God will do for us mortals what we surely don’t deserve: save us from our own sin, our own faults, our own inherent inabilities. Where our morality and spirituality is a desert, a wilderness, God will make a straight highway. There is to be a new order of things now, a leveling, as it were, so that all will be with God in the same way. 

Eventually, the Jews in exile in Babylon did return home, but their new independence was short-lived. They were again conquered by the Greeks under Alexander, enjoyed another brief period of independence, then fell to the Romans, who crushed the Jewish state so utterly that it vanished until 1948. 

 Of all the prophets who foretold Christ, Isaiah was perhaps the most compelling. His prophecies of the Suffering Servant are poetically beautiful and uncannily accurate in describing the Christ. What could be more remarkable than for the Son of God to appear in person, born of woman, living among his people? Jesus was indeed “the glory of the LORD,” revealed for all people to see. 

Empires come and go, withering like grass and fading like flowers, says Isaiah, but God remains. 
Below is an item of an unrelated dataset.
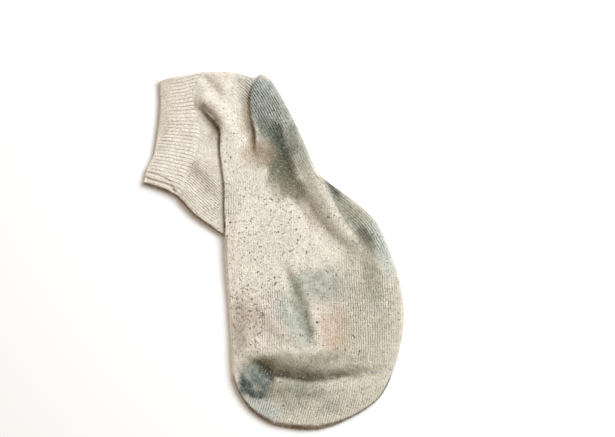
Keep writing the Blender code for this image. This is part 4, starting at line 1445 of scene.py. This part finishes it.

A young musician once went to see his old music teacher. During the visit, his elderly mentor took a tuning fork and struck it on the end of the table. He said. “That is ‘A.’” From the floor above them they could hear the voice of a singer rehearsing. “She sings sharp,” the old teacher said with a smile. He struck the tuning fork again and paused as he lifted it and said, “She is sharp, but this is an ‘A’ — always has been, always will be — 440 vibrations per second. It will still be ‘A’ five thousand years from now.” 

The word of our God, said Isaiah, will stand forever. 

Is there a wilderness in your life? Spiritually speaking, do things seem like a desert? Be comforted, be strengthened, and during this Advent season, prepare a way for the Lord and make straight in the desert a highway for God. The glory of the Lord is coming near. Be prepared!